В дальнейшем течении фильма другой шпион назначит встречу с информантом за столиком кафе «Националь», на фоне вновь построенной гостиницы «Москва» (кадр станет хрестоматийным). Еще в мое время популярности «Националя» у молодежи старожилы показывали любимый столик Олеши, за которым он проводил львиную долю времени, а шпион в фильме назначает свидание.
Тот, кто вспомнит коронный вопрос типично интеллигентской литературы (Олеша) «Принимать или не принимать» (революцию), кто заглянет в авангардистское прошлое Мачерета, его работу в «Синей блузе» дома и в Берлине, может усмотреть в этом «шутку, свойственную кино», впрочем, вполне гипотетическую.
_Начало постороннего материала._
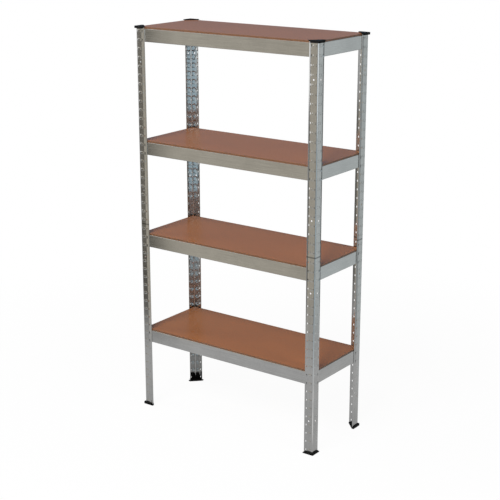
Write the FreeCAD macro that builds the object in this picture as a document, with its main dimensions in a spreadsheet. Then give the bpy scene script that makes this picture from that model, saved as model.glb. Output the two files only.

Жаль, что, работая с Мачеретом на «Мосфильме», я не удосужилась спросить его об этом.
Многое осталось не спрошенным вовремя. Но иногда история фильма или архивы нечаянно подсказывают ответ. O таких казусах и пойдет речь.
Фильм «Партийный билет» (1936; сценарий К. Виноградской, режиссер И. Пырьев), ныне прочно забытый, – пример ленты «о бдительности советских людей»[188]). Действительно, сюжет ее, как было модно в середине 30-х, рассказывает о разоблачении кулацкого сына, приехавшего в Москву под чужим именем, поступившего на завод и ставшего ударником. Первоначальный вариант сценария назывался «Анка», был написан для М. Ромма и ставил своей целью «создание образа положительного героя» – новой женщины, проходящей через любовный кризис, но сумевшей распознать в возлюбленном кулацкого сына; место действия – научный биологический институт (к подобному – правда, физическому – учреждению Ромм вернется в «Девяти днях одного года»). В сценарии присутствовал старик-ученый, влюбленный в свою молодую сотрудницу, ее научный рост, первая страсть и проч.
Вариант, сделанный автором по предложению Пырьева, кроме «новой женщины» и «классовой бдительности», имел с этим сюжетом мало общего. Не только действие в нем перенеслось на завод, но и центр тяжести перенесся на сибиряка Павла Куганова, подавшегося, как и многие тогда, из деревни в город, потом в столицу и завоевавшего и место на заводе, и Анну.